All local benchmark scripts support `pyinstrument <https://github.com/joerick/pyinstrument>`_
profiling via two flags:

- ``--profile`` — print a text call-tree summary to stderr after the benchmark
- ``--profile-html PATH`` — save an interactive HTML profile to a file

Both flags can be combined.

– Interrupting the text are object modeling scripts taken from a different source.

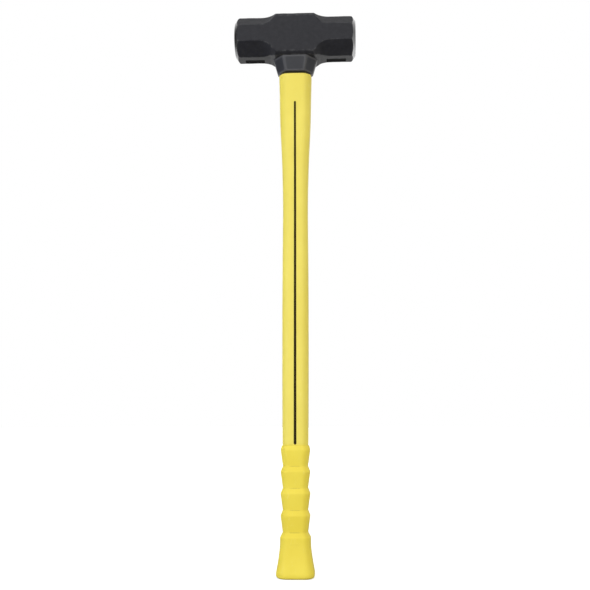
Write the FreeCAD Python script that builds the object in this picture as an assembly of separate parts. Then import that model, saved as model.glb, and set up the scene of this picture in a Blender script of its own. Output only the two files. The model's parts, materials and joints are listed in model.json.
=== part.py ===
# Long-handled double-faced sledgehammer, modelled standing upright on its butt, in millimetres.
# +Z runs up the handle to the head, +X along the head to its right striking face, and -Y is the front.
# The origin is the centre of the flat butt end. Each separate physical piece is one solid in its own file.
import FreeCAD, Part
import math
import os

Vector = FreeCAD.Vector

# Whole hammer
OVERALL_HEIGHT = 914.0

# Head: an octagonal bar with a squarer cheek around the eye
HEAD_LENGTH = 202.0
HEAD_WIDTH = 69.0          # across the flats, both ways
ARM_FLAT = 28.2            # width of the front, back, top and bottom flats on the arms
CHEEK_CHAMFER_TOP = 5.0    # leg of the cheek's small upper chamfers
CHEEK_CHAMFER_BOTTOM = 2.0  # leg of its lower ones, nearly sharp
CHEEK_HALF_LENGTH = 32.0   # the cheek is full size this far each side of the eye
RUNOUT_RADIUS = 30.0       # concave sweep where an arm chamfer climbs to the cheek
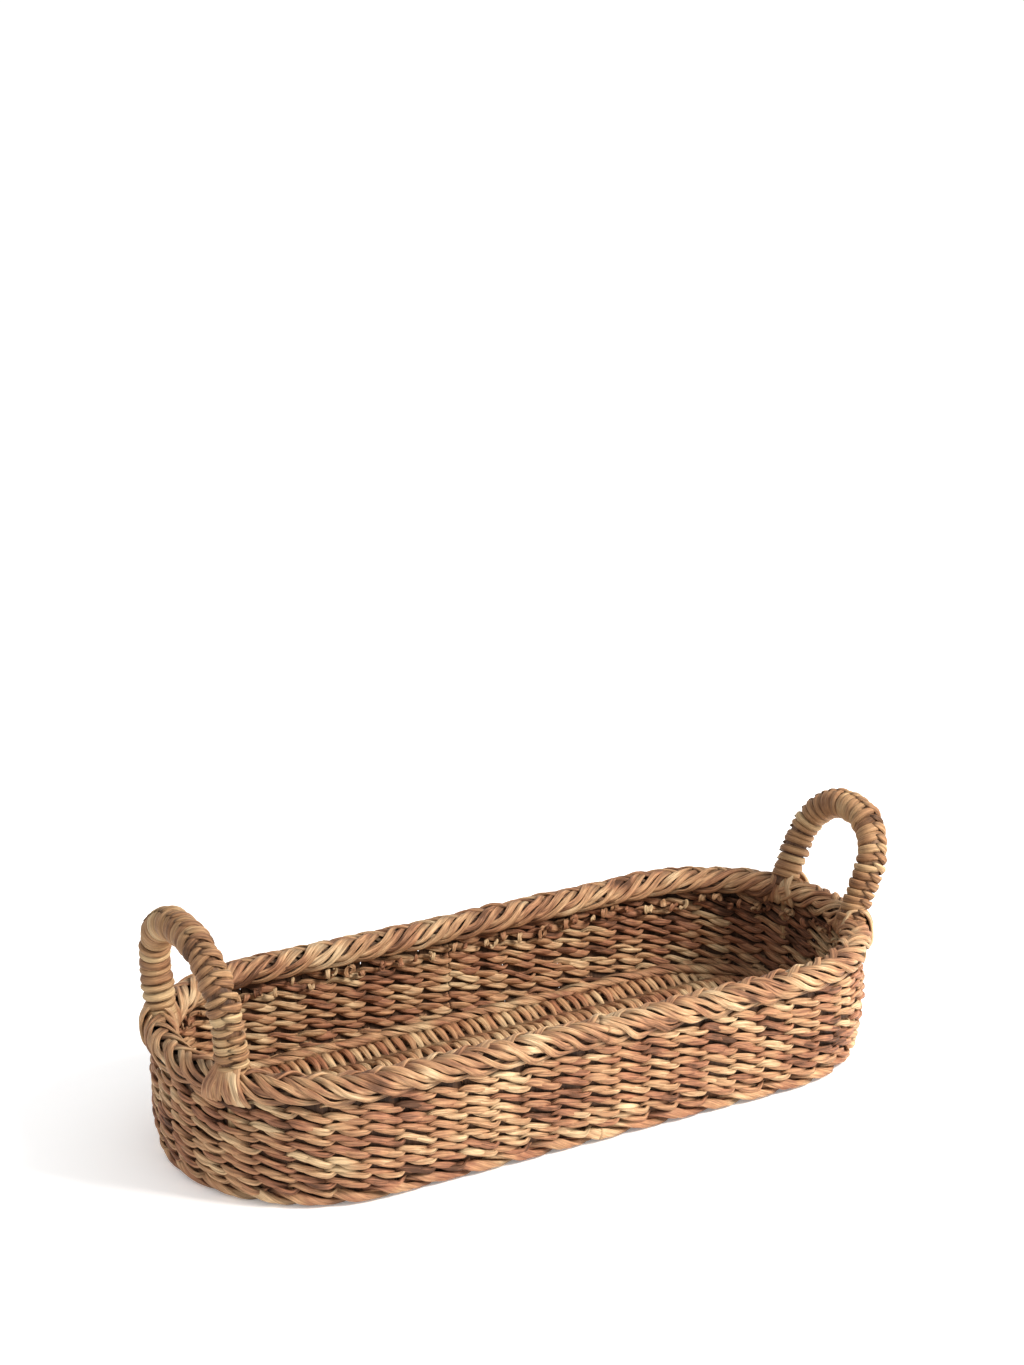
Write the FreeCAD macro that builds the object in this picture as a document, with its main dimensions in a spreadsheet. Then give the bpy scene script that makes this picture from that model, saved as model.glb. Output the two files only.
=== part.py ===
"""Hand-woven seagrass bread basket with two wrapped loop handles.

Millimetres, +Z up. The plan of the basket is a stadium: two straight sides joined by half circles. Its
long axis is X. The origin is the middle of the flat face that the foot coil rests on.

The basket is one soft structure with nothing that moves: lengthwise bundles and crosswise strands make the
floor, upright stakes hold the wall courses apart, a flat plait closes the rim, and each handle is a
wrapped core whose two legs are pushed down beside the stakes and lashed over the plait.
"""

import FreeCAD, Part
import Sketcher
import math
import os

os.makedirs("parts", exist_ok=True)
doc = FreeCAD.newDocument("bread_basket")

# ---------------------------------------------------------------- driving dimensions

DIMENSIONS = {
    "straight_half": 135.0,      # half the length of a straight side, so the ends are centred at +-135
    "wall_radius": 89.5,         # middle of the wall at the rounded ends
    "wall_thick": 11.4,
    "clearance": 0.3,            # gap between neighbouring soft solids
    "foot_height": 9.6,
    "foot_round": 7.0,           # rounding of the foot coil's lower outer edge
    "course_pitch": 6.45,        # one course is two rounds of the weaver, out-in and in-out
    "stake_count": 55.0,         # odd, so that a spiralling weaver swaps sides on each round
    "stake_width": 3.6,
    "stake_foot": 2.6,           # height of the stakes' lower ends, inside the foot coil
    "plait_strand": 8.6,         # thickness of each of the three rounds that make up the rim plait
    "plait_outer_radius": 92.6,
    "plait_inner_radius": 83.8,
    "plait_top_radius": 88.2,
    "plait_low": 68.0,           # height of the middle of the outer and inner strands
    "plait_high": 75.7,
    "floor_radius": 73.4,        # edge of the woven floor at the rounded ends
    "floor_middle": 5.9,         # height of the middle of the floor
    "bundle_wide": 18.4,
    "bundle_thick": 4.8,
    "strand_thick": 1.8,
    "strand_wide": 4.8,
    "strand_pitch": 5.4,
    "strand_rise": 4.0,          # how far a cross strand climbs over a bundle
    "corner_low_radius": 78.4,
    "corner_low_middle": 5.6,
    "corner_low_thick": 8.4,
    "corner_high_radius": 79.5,
    "corner_high_middle": 14.3,
    "corner_high_thick": 7.4,
    "tip_length": 6.0,
    "tip_width": 3.4,
    "tip_height": 59.4,
    "handle_thick": 18.0,
    "core_thick": 12.0,
    "leg_width": 6.0,
    "leg_bottom": 38.0,
    "handle_base": 82.6,
    "left_span": 96.0,           # between the middles of the two legs
    "left_rise": 62.4,           # from handle_base to the middle of the top, along the leaning handle
    "left_bend": 44.0,
    "left_lean": 5.5,            # degrees outward
    "right_span": 72.0,
    "right_rise": 55.4,
    "right_bend": 33.0,
    "right_lean": 23.0,
    "lashing_wide": 22.0,
    "lashing_thick": 1.7,
    "lashing_bottom": 61.8,
    "lashing_inside": 78.2,      # inner face of the opening that the plait passes through
    "lashing_outside": 98.2,
    "lashing_top": 80.5,
}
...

Profiling output goes to stderr so it does not
interfere with ``--json`` output on stdout.

**Quick profiling with Make targets:**

.. code-block:: bash

   make bench-bip-profile       # BIP with --profile --sustain 10
   make bench-router-profile    # Router
   make bench-bbmd-profile      # BBMD
   make bench-sc-profile        # SC

**HTML report for deeper analysis:**

.. code-block:: bash

   uv run python scripts/bench_bip.py --profile-html /tmp/bip.html --sustain 10

Open ``/tmp/bip.html`` in a browser for an interactive flame graph showing
where time is spent inside bac-py during the benchmark workload.


Mixed-Environment SC Profiling
^^^^^^^^^^^^^^^^^^^^^^^^^^^^^^

The SC benchmark supports split Docker/local execution to isolate hub-side
or client-side TLS overhead with pyinstrument.  The ``--mode`` flag selects
which components run locally (and thus are profiled):

- ``--mode all`` (default) — everything in-process
- ``--mode hub`` — start only the hub locally; pair with Docker clients
- ``--mode client`` — connect local echo nodes and stress workers to a
  Docker-hosted hub

First, generate shared TLS certificates with broad SANs (localhost,
``host.docker.internal``, Docker bridge IPs):

.. code-block:: bash

   uv run python scripts/bench_sc.py --generate-certs .sc-bench-certs

Then use the Makefile targets:

.. code-block:: bash

   # Profile client side (hub in Docker, local echo nodes + stress workers)
   make bench-sc-profile-client

   # Profile hub side (hub local, nodes + runner in Docker)
   make bench-sc-profile-hub

.. note::

   ``pyinstrument`` is a dev dependency — it is not required at runtime or in
   Docker images.  The ``--profile`` / ``--profile-html`` flags use a lazy
   import so the scripts still work without it installed.